From 2006 to 2008, huge numbers of orders were placed for bulk carriers to transport raw materials to China, where demand for energy was soaring due to the country's rapid economic growth. These vessels were completed and came into service during the global recession, creating a global glut of ships. At the same time, low-cost Chinese shipbuilders were garnering a greater share of the global market. This compounded the woes of Japanese players, which were suffering from the effects of the recession and a strengthening yen.

Then Japan's shipbuilding industry got its second wind. The yen weakened and new ship orders surged ahead of the introduction of stricter NOx (nitrogen oxide) emissions standards in North American waters and some other areas in 2016. Shipping companies and other shipowners were keen to purchase new vessels before the new standards pushed up construction costs.

Riding this wave of new demand, Japanese shipbuilders saw their combined share of the global market rise to 29% in 2015 from 13% in 2013.

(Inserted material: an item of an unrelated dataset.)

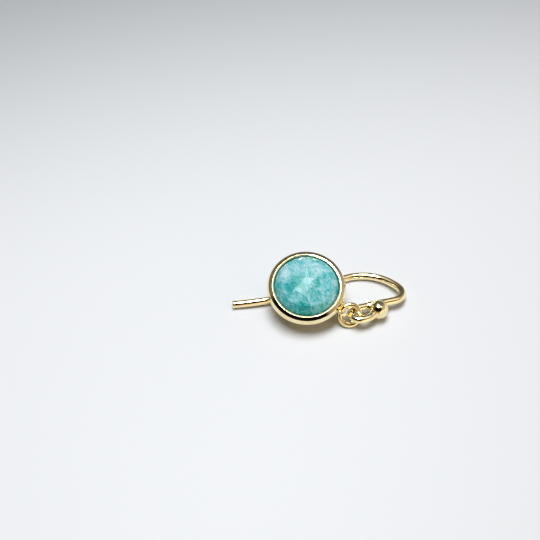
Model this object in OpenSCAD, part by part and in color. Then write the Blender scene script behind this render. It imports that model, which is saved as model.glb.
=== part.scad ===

But the boom has gone bust, in part due to weaker demand in China and other key emerging countries grappling with economic slowdowns. The Baltic Dry Index, which tracks changing freight costs of dry bulk carriers, has plunged to less than one-tenth of its pre-recession peak. The stronger yen and "hangover" from the flood of orders ahead of the new environmental standards has exacerbated the situation for Japanese shipbuilders.

The Ministry of Land,Infrastructure,Transport and Tourism is taking steps to help the shipbuilding industry weather the crisis, such as providing policy support for shipbuilders planning to introduce internet-of-things technology to improve operations and boost productivity.

But there is a clear limit to what such measures can accomplish. The harsh business conditions have caused one Chinese shipbuilder after another to go under, and South Korea's three leading shipbuilders are scrambling to restructure their operations after reporting losses.

If Chinese and South Korean players turn desperate and start offering deep discounts to survive, Japanese shipbuilders will take an additional hit. And that may spell another wave of consolidation for the industry.